PoliticsPA asked him a tough one – one decision by Barack Obama that he agreed with. Scaringi couldn’t think of one, but he did have a few items over which he disagreed with the President.

“I was against the enhanced TARP, against the government stimulus spending bill, against the bailout of General Motors and Chrysler, against the bailout of the United Auto Workers union, against Obamacare, I’m against his unconstitutional, illegal war in Libya, against his legislation to control and regulate the financial service industry,” he rattled off with ease.

“I can’t think of anything that man has done that’s good for the country. Everything that man has done is harming our country; it’s destroying our Constitution.”
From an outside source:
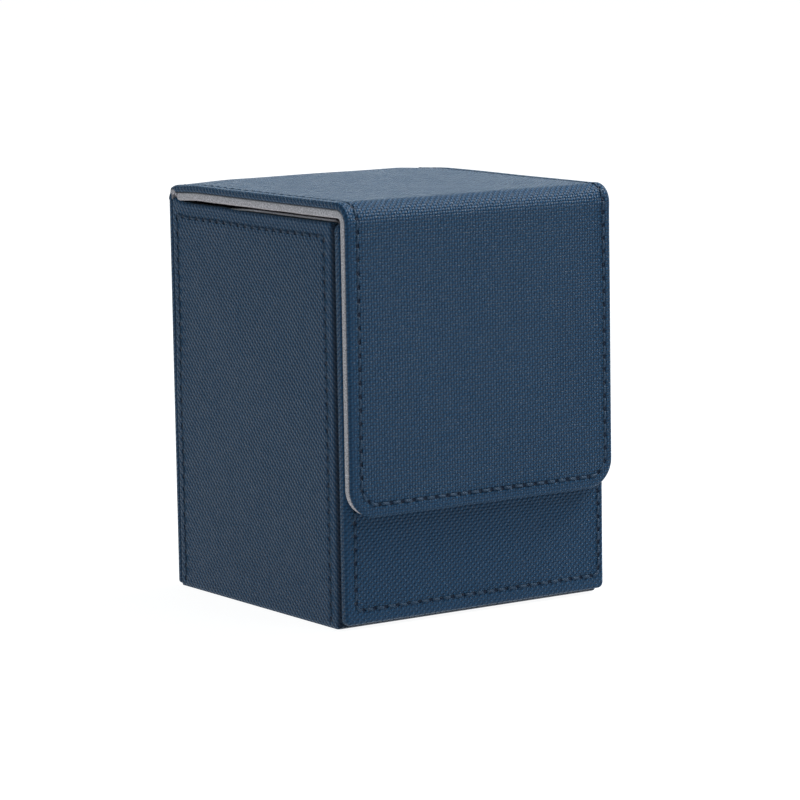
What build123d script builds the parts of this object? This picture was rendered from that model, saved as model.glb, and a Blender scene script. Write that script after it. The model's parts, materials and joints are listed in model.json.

Finally, PoliticsPA did not see or hear whether Scranton Tea Party leader Laureen Cummings was in attendance. She reportedly declared against Casey last month.

Statewide Court races

Anne Covey & Vic Stabile

Covey and Stabile are the PA Republicans’ endorsed candidates for Commonwealth and Superior Court, respectively. That played about as well as one might expect in a room of people who openly scorn the “establishment” GOP endorsement process. The two were introduced around the room by PA GOP staffers, and to their credit vigorously worked the crowd.

Paul Panepinto

He’s the unendorsed candidate for Commonwealth Court, and he did fairly well with the conservative crowd. He worked the room with the help of a few conservative political pros who are helping his campaign. Boasting that he was the judge who froze the assets of Dr. Kermit Gosnell, the infamous Philadelphia abortionist, Panepinto said his record on the bench was what set him apart.

“These people judge the candidates on their record,” Panepinto said, contrasting the PLC with Republican State Committee.

“I’m pro-life, I’ve promoted adoptions. I’m the type of person who wants to settle matters and not let frivolous lawsuits continue on. It’s a whole record.”